During the early years of his skateboarding career

Growing up in Melbourne's notoriously down-at-heel district of St Albans, dubbed the crime capital of Australia, the brothers picked up skateboarding young and quickly rose through the ranks, with the "all-or-nothing" mantra they applied to all aspects of life.

"It was just rough, man, a lot of fights," he said. "Finding stolen cars and smashing them, you know, just a bunch of little bogans running around doing mischievous stuff."

By the time Tas was 15, and Ben 12, they were being flown to America by sponsors to see if they could compete with the big names in pro skateboarding.

They quickly set about burning bridges and making enemies – Tony Hawk, probably the sports' biggest star and a multi-millionaire, to name one high-profile example – as they began scooping up trophies. By 1996, Tas was the top ranked skateboarder in the world, with his brother in second place. But a darker side to life on the road, and all the parties that came with it, had already begun to surface.

"The drugs crept in pretty early, but it wasn't until after 1996, when I became world champion that it really kicked off. I was like, now what. I still feel like shit and I still hate my guts," he said.
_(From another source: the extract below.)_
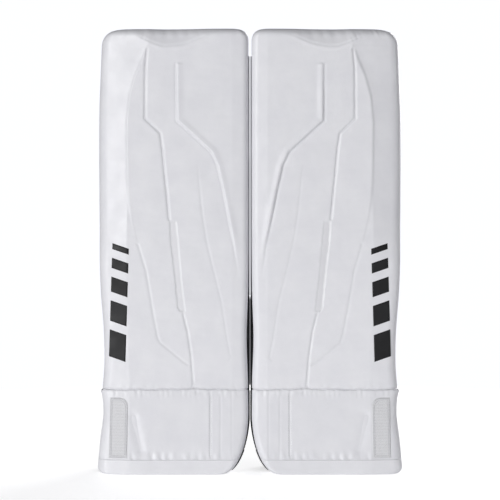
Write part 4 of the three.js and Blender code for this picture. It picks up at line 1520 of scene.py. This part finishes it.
def strap_end(side, name, route, height, width, body):
    """A leather binding folded over the strap's free end, with a pull tab."""
    folded = ribbon(route[-5:], height, width - 1.0, STRAP_THICK + 1.6, 9)
    along = (route[-1] - route[-3]) / np.linalg.norm(route[-1] - route[-3])
    tab_route = np.linspace(route[-1] - along * 4, route[-1] + along * 5.5, 6)
    tab = ribbon(tab_route, height, width * 0.45, 2.0, 5)
    put(side, f"{name}_end", *joined([folded, tab]), "black_leather", body)


def strap_anchor(side, name, pivot, height, width, body):
    """The loop that the strap turns in: webbing sewn to the flap's outer side, and the roll inside it."""
    u, v = pivot
    outer = u + 7.0
    route = [(outer + 0.9, v - 34), (outer + 0.9, v - 8), (outer + 0.4, v - 5)]
    route += [(outer - 2, v - 3.1), (outer - 8, v - 2.9)]
    band = ribbon(resampled(np.array(route, float), 24), height, width, 1.6)
    spots = np.array([(u, v, z) for z in np.linspace(height - width / 2, height + width / 2, 12)])
    put(side, f"{name}_loop", *joined([band, tube(spots, 2.4, 12)]), "webbing", body)
    line = np.array(route[:2], float)
    boxed = route_stitches(resampled(line, 12), height, 3, 23, width - 8, out_of_leg(line))
    put(side, f"{name}_loop_stitches", *boxed, "black_thread", body)


def landing_patch(side, name, end, landing, height, width, body):
    """The hook tape that the strap's free end lands on."""
    u, v = end
    reach = landing - 4 if landing > 30 else landing - 8
    route = np.linspace((u + reach, v - 2.9), (u - 0.5, v - 2.9), 20)
    put(side, f"{name}_landing", *ribbon(route, height, width + 3, 1.8, 3), "hook_tape", body)


def toe_loop(side):
    """The toe tab on the boot's back, and the strap under it that holds the skate's toe."""
    low, high, reach, proud = 44.0, 74.0, 24.0, 7.4
    tab = Panel(box(-reach, reach, low, high), 5, 2.6, 0.9, (), 0.2, 5, True)

    def plane(z):
        return back(z) + proud

    points, faces = tab.mesh()
    put(side, "toe_tab", behind(plane)(points), faces, "black_leather", "boot", ["toe_tab"])
    sewn = behind(plane)(tab.on_top(tab.inset(3.5)))
    put(side, "toe_tab_stitches", *stitches(sewn, (0, 1, 0), radius=0.4), "black_thread", "boot")
    shift = back(42.5) + proud + 3.8
    route = strap_route((reach, shift), (-reach, shift), 6, 26, 40)
    put(side, "toe_strap", *ribbon(route, 30, 25, STRAP_THICK), "webbing", "toe_loop", ["toe_strap"])


# ------------------------------------------------------------------ the folds of cloth at the flaps' hinges

HINGES = {
    # flap: where its sleeve runs across, from which height to which, and the body that the flap turns on
    "inner_calf_flap": (-107.5, 192, 424, "pad"),
    "outer_calf_flap": (113.5, 192, 424, "pad"),
    "outer_knee_flap": (113.5, 454, 586, "pad"),
    "inner_boot_flap": (-104.5, 8, 130, "boot"),
    "outer_boot_flap": (107.5, 8, 130, "boot"),
}
SLEEVE = {"reach": 20.0, "spread": 5.0, "lap": 1.6, "thick": 0.9, "above": 0.5}


def hinge_sleeves(side):
    """A narrow strip of nylon that covers each flap's base, sewn to the pad and to the flap."""
    for flap, (foot, low, high, base) in HINGES.items():
        z = np.linspace(low, high, 40)
        out = math.copysign(1.0, foot)
        rows = []
        for s in np.linspace(0, 1, 12):
            spread, lap = SLEEVE["spread"] * (1 - smooth(0, 0.45, s)), SLEEVE["lap"] * smooth(0.3, 1, s)
            u = foot + out * spread - out * lap
            v = back(z) + SLEEVE["above"] + SLEEVE["reach"] * max(0, s - 0.12) / 0.88
            waves = 0.3 * np.sin(z / 4.0) * math.sin(math.pi * s)
            rows.append(np.column_stack([np.full(z.shape, u) + waves, v, z]))
        outer = np.array(rows)
        lining = outer - np.array([out * SLEEVE["thick"], 0, 0])
        piece = put(side, f"{flap}_sleeve", *shell(outer, lining, 1), "black_nylon", None)
        middle = (low + high) / 2
        lean = float(back(high) - back(low)) / (high - low)
        away = SLEEVE["reach"] / math.hypot(1, lean)
        rear = float(back(middle)) + SLEEVE["above"]
        bridged(piece, side, (foot, rear, middle), (foot, rear + away, middle - lean * away))


# ------------------------------------------------------------------ the studio


def area_light(name, left, up, distance, size, power):
    """A soft box that looks at the object's middle, from that many degrees left of the front and up."""
    data = bpy.data.lights.new(name, "AREA")
    data.shape = "RECTANGLE"
    data.size, data.size_y = size
    data.energy = power
    light = bpy.data.objects.new(name, data)
    turn, rise = math.radians(left), math.radians(up)
    out = Vector((-math.sin(turn) * math.cos(rise), -math.cos(turn) * math.cos(rise), math.sin(rise)))
    low, high = CAD_BOX
    light.location = (low + high) / 2 + out * distance
    light.visible_camera = False
    light.rotation_mode = "QUATERNION"
    light.rotation_quaternion = (-out).to_track_quat("-Z", "Y")
    bpy.context.scene.collection.objects.link(light)


def studio():
    """The camera, the lights and the white ground that the pads stand on."""
    scene = bpy.context.scene
    scene.view_settings.view_transform = "Standard"
    scene.view_settings.look = "None"
    low, high = CAD_BOX
    distance, lens, sensor, lift = 2.545, 100.0, 36.0, 0.0018
    camera = bpy.data.objects.new("camera", bpy.data.cameras.new("camera"))
    camera.data.lens, camera.data.sensor_width = lens, sensor
    camera.location = (0.0, low.y - distance, (low.z + high.z) / 2 + lift)
    camera.rotation_euler = (math.pi / 2, 0, 0)
    scene.collection.objects.link(camera)
    scene.camera = camera

    world = bpy.data.worlds.new("studio")
    world.use_nodes = True
    nodes, links = world.node_tree.nodes, world.node_tree.links
    background = nodes["Background"]
    background.inputs["Color"].default_value = (0.94, 0.95, 1.0, 1)
    seen = nodes.new("ShaderNodeLightPath").outputs["Is Camera Ray"]
    strength = nodes.new("ShaderNodeMapRange")
    strength.inputs["To Min"].default_value = 0.13
    strength.inputs["To Max"].default_value = 1.06
    links.new(seen, strength.inputs["Value"])
    links.new(strength.outputs["Result"], background.inputs["Strength"])
    scene.world = world

    area_light("key", 37, 4, 4.4, (1.0, 1.6), 121)
    area_light("rim", -82, 6, 2.6, (0.4, 1.4), 9)
    area_light("fill", -20, -6, 1.8, (0.5, 1.0), 4.4)
    area_light("behind", -150, 20, 3.6, (1.6, 1.6), 90)

    size, sides, level = 1.6, 96, -0.0006
    turn = np.linspace(0, math.tau, sides, endpoint=False)
    rings = [size * share for share in (0.25, 0.5, 0.75, 1.0)]
    points = [(0.0, 0.0, level)]
    points += [(r * math.cos(t), r * math.sin(t), level) for r in rings for t in turn]
    faces = [(0, 1 + i, 1 + (i + 1) % sides) for i in range(sides)]
    faces += [tuple(i + 1 for i in f) for f in grid_faces(len(rings), sides, wrap=True, flip=True)]
    mesh = bpy.data.meshes.new("floor")
    mesh.from_pydata(points, [], faces)
    recipe = Recipe("floor", (0.9, 0.9, 0.91), 0.6, specular=0.2)
    recipe.bump(recipe.noise(3, 3), 0.05, 0.2)
    recipe.shader.inputs["Emission Color"].default_value = (1, 1, 1, 1)
    for_camera = recipe.node("ShaderNodeLightPath").outputs["Is Camera Ray"]
    glow = recipe.mapped(for_camera, 0, 1, 0.12, 0.62)
    recipe.tree.links.new(glow, recipe.shader.inputs["Emission Strength"])
    mesh.materials.append(recipe.paint())
    floor = bpy.data.objects.new("floor", mesh)
    scene.collection.objects.link(floor)


# ------------------------------------------------------------------ building

def finish_cad_nodes():
    """The CAD pieces that keep their own shape take their finish here."""
    slots = {row["node"]: row["material_slot"] for row in frame["record"]["subparts"]}
    for name, node in frame["nodes"].items():
        node.data.materials.clear()
        node.data.materials.append(FINISHES[slots[name]])


def build_pad(side):
    """Every piece of one pad."""
    face_cover(side)
    boot_cover(side)
    wear_strip(side)
    front_core(side)
    side_graphic(side)
    boot_tag(side)
    boot_gusset(side)
    bindings(side)
    back_cover(side)
    boot_back(side)
    side_gussets(side)
    heel_fold(side)
    corner_piping(side)
    liners(side)
    knee_stack(side)
    wings(side)
    straps(side)
    toe_loop(side)
    hinge_sleeves(side)


studio()
finish_cad_nodes()
for pad_side in SIDES:
    build_pad(pad_side)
He added that he was concentrating on staying out of jail and working hard to protect his six-year-old son from the life he has endured. Tas is brutally honest about the childhood sexual abuse that he thinks drove him to destruction.

"In 1996, I was still thinking 'is it my fault that I got molested?'. I hadn't dealt with any issues. When turning world champion didn't fix me, like I thought it was going to do, I just became a full-blown druggie. I went bonkers on the coke and whatever I could get my hands on. I'd go straight, get a year in, maybe a couple of months, but I'd always end up on a wicked bender."

All This Mayhem: Tas Pappas, with his brother, Ben (right)

Things started to fall apart shortly afterwards as the pair were plagued by injury and sponsors began to look to a new generation of wild-child skateboarders.

In 1999, their demise was sealed. On a trip back to Melbourne, Ben was caught trying to smuggle more than 100g of cocaine in his shoe. A subsequent conviction meant he could not return to America and ruled out a return to top-flight skateboarding.

At home, things continued to nosedive and in 2007, Ben's body was picked out of the waters of the Melbourne Docklands. An inquest later found that Ben, at 28, had taken his own life after causing the death of his ex-girlfriend Lynette Phillips.

Less than a year after his brother's death, Tas was arrested, in a doomed attempt to follow in Ben's footsteps and smuggle cocaine into Australia.

He found faith in prison and is now a regular church-goer. Filming the documentary has helped the healing process, he said, adding: "I'm at the point where I can just talk about everything that happened. Before, I couldn't do that. But by no means am I like some saint... I still have my weaknesses. Everyone stuffs up, but I know I'm trying my best."